The introduction is--rightfully--cherished by Pynchon fans, because it's really the only time he's ever officially talked about himself. And about his writing. The man never gives interviews, he never talks to the press, he never meets his readers. Almost everything we know about the man is down to conjecture and speculation. And even though his introduction doesn't exactly throw light over his mysterious form, it is the only time he's opened the blinds and allowed us that small little peek inside.

Also, it must be said, the introduction is fantastic. He speaks more about his influences than about himself, but he does address each of the five stories individually, judging them very harshly (one expects the title Slow Learner was not meant ironically), and explaining why, exactly, they didn't work.

I've heard of this book being used as a text in creative writing courses, and I don't think it's a bad idea for any budding author to read this book. I would, however, advise people not to read this book for entertainment, but to read it for instruction. This is as close to Thomas Pynchon Teaches Fiction as we're ever going to get.

While I do feel he is slightly too hard on himself, it's much more refreshing than if he were slightly too easy. The introduction was penned shortly after Pynchon himself re-read the stories for the first time in decades, and he's able to see them for what they were: the writings of a young man, much too self-assured, too stubborn to find his own footing. (I personally feel that the same charge can be levelled--less severely--at V.)

The introduction is almost Pynchon's evaluation of an unrelated author, an up-and-comer who is trying to ape the success of Thomas Pynchon. And it's evident that he has mixed feelings about just how far behind this Pynchon-out-of-the-past really is:

I mean I can't very well just 86 this guy from my life.

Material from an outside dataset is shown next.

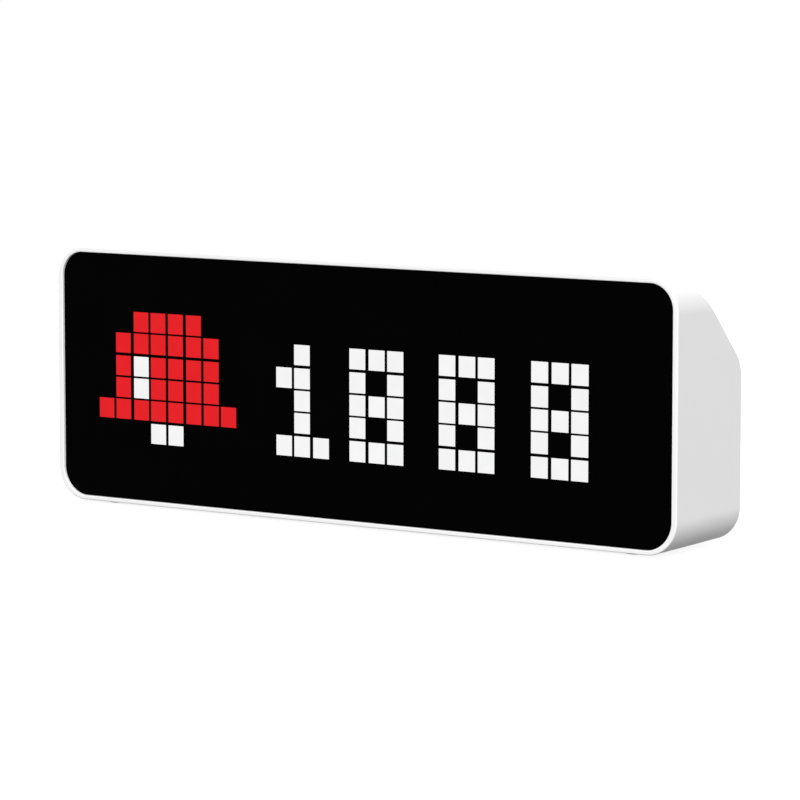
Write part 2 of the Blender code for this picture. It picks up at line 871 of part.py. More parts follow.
def power_socket():
    """The inlet's steel shell, open to the back, with a contact tongue inside."""
    mouth = shell_depth - socket_recess
    shell = plate(
        "socket_shell", pill(socket_width, socket_height), socket_length, upright, steel,
        world(socket_x, mouth - socket_length, socket_middle),
    )
    hole = pill(socket_width - 2 * socket_shell, socket_height - 2 * socket_shell)
    start = mouth - socket_length + socket_shell
    length = socket_length - socket_shell + overrun
    boolean(
        shell, plate("socket_mouth", hole, length, upright, location=world(socket_x, start, socket_middle))
    )
    margin = 2 * (socket_shell + fit_gap)
    root = pill(socket_width - margin, socket_height - margin)
    tongue = outline(tongue_width, tongue_thickness, tongue_thickness / 2, cap_steps)
    root_end = start + fit_gap + tongue_root_length
    sections = [
        (root, start + fit_gap),
        (root, root_end),
        (tongue, root_end),
        (tongue, root_end + tongue_length),
    ]
    lofted("socket_tongue", sections, upright, black_plastic, world(socket_x, 0, socket_middle))


# Battery


def cell_profile():
    """A cell's outline from its capped end down to its flat end, round the middle of its length."""
    top = cell_length / 2 - cell_cap_height
    groove = top - cell_groove_place
    half = cell_groove_depth
    return [
        (0, cell_length / 2),
        (cell_cap_radius, cell_length / 2),
        (cell_cap_radius, top),
        (cell_radius - cell_edge_radius, top),
        (cell_radius, top - cell_edge_radius),
        (cell_radius, groove + half),
        (cell_radius - cell_groove_depth, groove),
        (cell_radius, groove - half),
        (cell_radius, cell_edge_radius - cell_length / 2),
        (cell_radius - cell_edge_radius, -cell_length / 2),
        (0, -cell_length / 2),
    ]


def battery():
    along = (0, math.pi / 2, 0)
    for name, height in (("lower", lower_cell_height), ("upper", upper_cell_height)):
        place = world(0, cell_depth, height)
        turned(f"battery_cell_{name}", cell_profile(), cell_sleeve, place, along, cell_steps)
    span = upper_cell_height - lower_cell_height + link_width
    for name, side in (("left", -1), ("right", 1)):
        strip = outline(link_width, span, link_width / 2, cap_steps)
        place = world(side * link_x - link_thickness / 2, cell_depth, pack_middle)
        plate(f"battery_link_{name}", strip, link_thickness, sideways, nickel, place)


def lead_connector():
    """The white plug and socket that join the battery leads to the display board."""
    bottom = lead_socket_top - lead_socket_height
    depth = rear_face + lead_socket_depth / 2
    body = block(
        "lead_socket", (lead_socket_length, lead_socket_depth, lead_socket_height), connector_plastic,
        world(lead_socket_x, depth, bottom + lead_socket_height / 2),
    )
    pocket = (
        lead_socket_length - 2 * lead_socket_wall,
        lead_socket_depth - 2 * lead_socket_wall,
        lead_socket_pocket + overrun,
    )
    floor = lead_socket_top - lead_socket_pocket
    centre = world(lead_socket_x, depth, floor + pocket[2] / 2)
    boolean(body, blocks("lead_socket_pocket", pocket, [centre]))
    block(
        "lead_plug", (pocket[0] - 2 * fit_gap, pocket[1] - 2 * fit_gap, plug_height), connector_plastic,
        world(lead_socket_x, depth, floor + fit_gap + plug_height / 2),
    )
    return world(lead_socket_x, depth, floor + fit_gap + plug_height + fit_gap)


def lead(name, points, surface):
    """A round insulated wire through the points, smoothed between them."""
    path = bpy.data.curves.new(name, "CURVE")
    path.dimensions = "3D"
    path.bevel_depth = lead_radius
    path.bevel_resolution = lead_resolution
    path.use_fill_caps = True
    route = smoothed(points)
    spline = path.splines.new("POLY")
    spline.points.add(len(route) - 1)
    for knot, place in zip(spline.points, route):
        knot.co = (*place, 1)
    made = bpy.data.objects.new(name, path)
    path.materials.append(surface)
    clock.objects.link(made)


def smoothed(points, steps=lead_steps):
    """Points read from a smooth curve through the given ones."""
    ends = [points[0], *points, points[-1]]
    route = []
    for a, b, c, d in zip(ends, ends[1:], ends[2:], ends[3:]):
        for step in range(steps):
            t = step / steps
            bend = (2 * a - 5 * b + 4 * c - d) * t**2 + (3 * b - a - 3 * c + d) * t**3
            route.append((2 * b + (c - a) * t + bend) / 2)
    return route + [points[-1]]


def leads():
    top = lead_connector()
    start = link_x + link_thickness / 2 + fit_gap + lead_radius
    depth = cell_depth
    over = rib_top + lead_clearance + lead_radius
    over_depth = rear_face + ribbon_socket_depth + lead_clearance + lead_radius
    rise = Vector((0, 0, lead_rise))
    first = top - Vector((lead_pitch / 2, 0, 0))
    second = top + Vector((lead_pitch / 2, 0, 0))
    lead(
        "battery_lead_red",
        [
            world(start, depth, pack_middle),
            world(stop_outside + lead_spread / 2, depth, pack_middle + lead_rise),
            first + rise / 2 - Vector((lead_spread, -lead_rise, 0)),
            first + rise,
            first,
        ],
        red_insulation,
    )
    lead(
        "battery_lead_black",
        [
            world(-start, depth, pack_middle),
            world(-stop_outside - lead_spread / 2, depth, pack_middle + lead_rise),
            world(-stop_outside - lead_spread / 2, over_depth, upper_cell_height),
            world(-stop_x, over_depth, over),
            world(0, over_depth, over + lead_rise / 2),
            world(stop_x, over_depth, over),
            second + 3 * rise - Vector((lead_spread, 0, 0)),
            second + rise * 3 / 2,
            second,
        ],
        black_insulation,
    )


# Parts on the display board and its ribbons


def board_parts():
    depth = rear_face + module_thickness / 2
    block(
        "wifi_module", (module_width, module_thickness, module_height), board_laminate,
        world(left_parts_x, depth, module_bottom + module_height / 2),
    )
    depth = rear_face + module_thickness + fit_gap + can_depth / 2
    can = block(
        "wifi_shield", (can_width, can_depth, can_height), steel,
        world(left_parts_x, depth, module_bottom + can_margin + can_height / 2),
    )
    soften(can, can_edge_radius)
    rounding = quarter_round(buzzer_edge_radius, small_edge_steps)
    rim = [(buzzer_radius - inset, buzzer_depth - along) for along, inset in rounding]
    profile = [
        (0, buzzer_depth - buzzer_hole_depth),
        (buzzer_hole_radius, buzzer_depth - buzzer_hole_depth),
        (buzzer_hole_radius, buzzer_depth),
        *rim,
        (buzzer_radius, 0),
        (0, 0),
    ]
    place = world(buzzer_x, rear_face, buzzer_height)
    turned("buzzer", profile, black_plastic, place, toward_back, foot_steps)
    block(
        "climate_sensor", (climate_sensor_side, climate_sensor_depth, climate_sensor_side), steel,
        world(
            buzzer_x, rear_face + climate_sensor_depth / 2,
            buzzer_height + buzzer_radius + part_space / 2,
        ),
    )
    block(
        "clock_chip", (clock_chip_length, clock_chip_depth, clock_chip_width), black_plastic,
        world(chip_x, rear_face + clock_chip_depth / 2, chip_height),
    )
    block(
        "driver_chip", (driver_chip_side, driver_chip_depth, driver_chip_side), black_plastic,
        world(chip_x + clock_chip_length + part_space, rear_face + driver_chip_depth / 2, chip_height),
    )
    coil = block(
        "charge_coil", (coil_side, coil_depth, coil_side), black_plastic,
        world(chip_x, rear_face + coil_depth / 2, chip_height - coil_side - part_space),
    )
    soften(coil, coil_edge)
    dome = light_sensor_radius / 2
    profile = [
        (0, light_sensor_depth),
        (dome, light_sensor_depth - dome / 3),
        (light_sensor_radius, light_sensor_depth - dome),
        (light_sensor_radius, 0),
        (0, 0),
    ]
    place = world(0, board_front - fit_gap, lower_post_height)
    turned("light_sensor", profile, connector_plastic, place, toward_front)


def ribbon(name, x, upper, lower):
    """A flat cable between two places of depth and height, slanting over the middle third of its way."""
    third = (upper[1] - lower[1]) / 3
    points = [upper, (upper[0], upper[1] - third), (lower[0], lower[1] + third), lower]
    shape = bmesh.new()
    places = [shape.verts.new(world(x - ribbon_width / 2, depth, height)) for depth, height in points]
    line = [shape.edges.new(pair) for pair in zip(places, places[1:])]
    grown = bmesh.ops.extrude_edge_only(shape, edges=line)["geom"]
    moved = [corner for corner in grown if isinstance(corner, bmesh.types.BMVert)]
    bmesh.ops.translate(shape, verts=moved, vec=(ribbon_width, 0, 0))
    made = made_object(name, shape, ribbon_film)
    step = made.modifiers.new("film", "SOLIDIFY")
    step.thickness = ribbon_thickness
    step.offset = 0


def ribbon_socket(name, x, bottom):
    size = (ribbon_socket_length, ribbon_socket_depth, ribbon_socket_height)
    depth = rear_face + ribbon_socket_depth / 2
    block(name, size, connector_plastic, world(x, depth, bottom + ribbon_socket_height / 2))


def ribbons():
    socket_depth = rear_face + ribbon_socket_depth / 2
    bottom = ribbon_socket_top - ribbon_socket_height
    ribbon_socket("button_ribbon_socket", 0, bottom)
    top = button_board_bottom - fit_gap
    depth = (board_back + button_board_back) / 2
    low = ribbon_socket_top + fit_gap
    ribbon("button_ribbon", 0, (depth, top), (socket_depth, low))
    x = io_board_left + ribbon_socket_length / 2
    bottom = lead_socket_top - lead_socket_height
    ribbon_socket("socket_ribbon_socket", x, bottom)
    low = io_board_top + fit_gap
    high = bottom - fit_gap
    depth = io_board_front + ribbon_thickness
    ribbon("socket_ribbon", x, (socket_depth, high), (depth, low))


def shade_rounds():
    """Gives each part its finished mesh, shaded smooth except across its sharp edges."""
    graph = bpy.context.evaluated_depsgraph_get()
    parts = [made for made in clock.objects if made.type == "MESH"]
    meshes = [bpy.data.meshes.new_from_object(made.evaluated_get(graph)) for made in parts]
    for made, mesh in zip(parts, meshes):
        made.modifiers.clear()
        made.data = mesh
        mesh.name = made.name
        mesh.shade_smooth()
        mesh.set_sharp_from_angle(angle=sharp_angle)


housing()
panel()
diffuser()
light_grid()
matrix_board()
screws()
feet()
top_buttons()
socket_board()
power_control()
power_socket()
battery()
leads()
board_parts()
ribbons()
shade_rounds()
print(f"housing {shell_width:.4f} wide, {shell_height:.4f} high, {shell_depth:.4f} deep")
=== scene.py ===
# Pixel clock: the looks of its housing, panel, lit pixels, buttons, rear socket, feet and inner parts

import json
import math

import bmesh
import bpy
from mathutils import Matrix, Vector

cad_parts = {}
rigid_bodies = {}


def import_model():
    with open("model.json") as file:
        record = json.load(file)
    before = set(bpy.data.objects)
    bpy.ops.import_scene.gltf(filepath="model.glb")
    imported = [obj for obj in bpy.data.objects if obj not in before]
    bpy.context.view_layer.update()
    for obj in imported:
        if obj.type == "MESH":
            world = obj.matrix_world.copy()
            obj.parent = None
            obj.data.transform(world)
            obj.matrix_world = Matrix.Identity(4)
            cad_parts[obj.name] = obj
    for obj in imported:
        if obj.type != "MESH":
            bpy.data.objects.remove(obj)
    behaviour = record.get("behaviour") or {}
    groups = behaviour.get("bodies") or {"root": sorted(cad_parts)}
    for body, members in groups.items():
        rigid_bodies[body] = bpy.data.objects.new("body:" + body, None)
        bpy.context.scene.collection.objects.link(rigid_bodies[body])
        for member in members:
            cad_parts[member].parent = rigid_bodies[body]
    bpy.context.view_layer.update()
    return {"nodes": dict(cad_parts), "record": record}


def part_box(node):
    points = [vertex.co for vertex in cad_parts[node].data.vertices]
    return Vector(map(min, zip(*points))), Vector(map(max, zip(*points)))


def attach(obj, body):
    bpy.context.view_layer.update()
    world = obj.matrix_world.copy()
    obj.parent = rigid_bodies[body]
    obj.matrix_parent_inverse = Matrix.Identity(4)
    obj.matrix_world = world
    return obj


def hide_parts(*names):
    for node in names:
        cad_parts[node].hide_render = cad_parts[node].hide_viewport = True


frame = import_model()
cadNodes = frame["nodes"]

for item in list(bpy.data.objects):
    if item.name in ("Cube", "Light", "Camera"):
        bpy.data.objects.remove(item)

xAxis, yAxis = 0, 1

mergeDistance = 0.000002  # vertices closer than this become one
roundShare = 0.999  # a round end's radius as a share of half its width, so that no two corners meet

# Turns that stand an outline, drawn flat and looking up, so that it looks another way
facing = {
    "top": Matrix.Identity(4),
    "bottom": Matrix.Rotation(math.radians(180), 4, "X"),
    "front": Matrix.Rotation(math.radians(90), 4, "X"),
    "back": Matrix.Rotation(math.radians(180), 4, "Z") @ Matrix.Rotation(math.radians(90), 4, "X"),
}


# Finishes

finishes = {}


def newFinish(name, settings):
    material = bpy.data.materials.new(name)
    material.use_nodes = True
    shader = material.node_tree.nodes["Principled BSDF"]
    shader.inputs["Roughness"].default_value = settings["roughness"]
    shader.inputs["Metallic"].default_value = settings.get("metallic", 0)
    shader.inputs["Specular IOR Level"].default_value = settings.get("specular", 0.5)
    shader.inputs["Base Color"].default_value = (*settings["colour"], 1)
    finishes[name] = material
    return material.node_tree, shader


def addPattern(tree, scale, stretch=(1, 1, 1), detail=3):
    # Noise on the piece's own coordinates
    where = tree.nodes.new("ShaderNodeTexCoord")
    mapping = tree.nodes.new("ShaderNodeMapping")
    mapping.inputs["Scale"].default_value = stretch
    noise = tree.nodes.new("ShaderNodeTexNoise")
    noise.inputs["Scale"].default_value = scale
    noise.inputs["Detail"].default_value = detail
    tree.links.new(where.outputs["Object"], mapping.inputs["Vector"])
    tree.links.new(mapping.outputs["Vector"], noise.inputs["Vector"])
    return noise.outputs["Fac"]


patternRange = (0.3, 0.7)  # most of a noise lies between these values


def addRange(tree, pattern, low, high):
    spread = tree.nodes.new("ShaderNodeMapRange")
    spread.inputs["From Min"].default_value = patternRange[0]
    spread.inputs["From Max"].default_value = patternRange[1]
    spread.inputs["To Min"].default_value = low
    spread.inputs["To Max"].default_value = high
    tree.links.new(pattern, spread.inputs["Value"])
    return spread.outputs["Result"]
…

On the other hand, if through some as yet undeveloped technology I were to run into him today, how comfortable would I feel about lending him money, or for that matter even stepping down the street to have a beer and talk over old times?

I don't know how many of you out there write, but those who do, who have stumbled upon some years-old printout or abandoned text file of yours, will understand fully what he means by that.

The stories, by and large, are unimpressive. They aren't bad...but they are unimpressive. They do sort of show off the sort of things Pynchon would later achieve...but not many of them. The characters are flat, the plots forced, the "realizations" too specifically explained to be anything other than factual. All of this is acknowledged in the introduction, which is disarming in its honesty.

For a Pynchon fan, though, the stories will be required reading for one reason or another. Under the Rose was later reworked and appeared as a chapter in V. Low-lands features the debut of Pig Bodine (who later appeared in V., Gravity's Rainbow and--sort of--Mason & Dixon), and The Secret Integration sees a very young Hogan Slothrop, who is mentioned in Gravity's Rainbow as the older brother of Tyrone Slothrop.

But it's difficult to recommend this book. To somebody who is already a fan of Pynchon's work and an amateur fictionist, yes, it's essential, and tremendously instructional. But to somebody looking to discover a great author...well...that's what his novels are for. Steer clear of this one.

About this entry


Oh wow...I'd forgotten about the short story collection. I'm going to have to check this out. Thomas Pynchon Teaches Fiction sounds very interesting.

I don't know how many of you out there write, but those who do, who have stumbled upon some years-old printout or abandoned text file of yours, will understand fully what he means by that.

I've just stumbled across an old file of mine that has plenty of old material. And it is all awful. Ross-out-of-the-past was a pretentious moron who was obviously in the midst of a literary infatuation with Ellison and Silverberg and all the other New Wave writers. I wouldn't lend him money, and I wouldn't have a beer and talk about old times. I'd probably kick him in the forehead.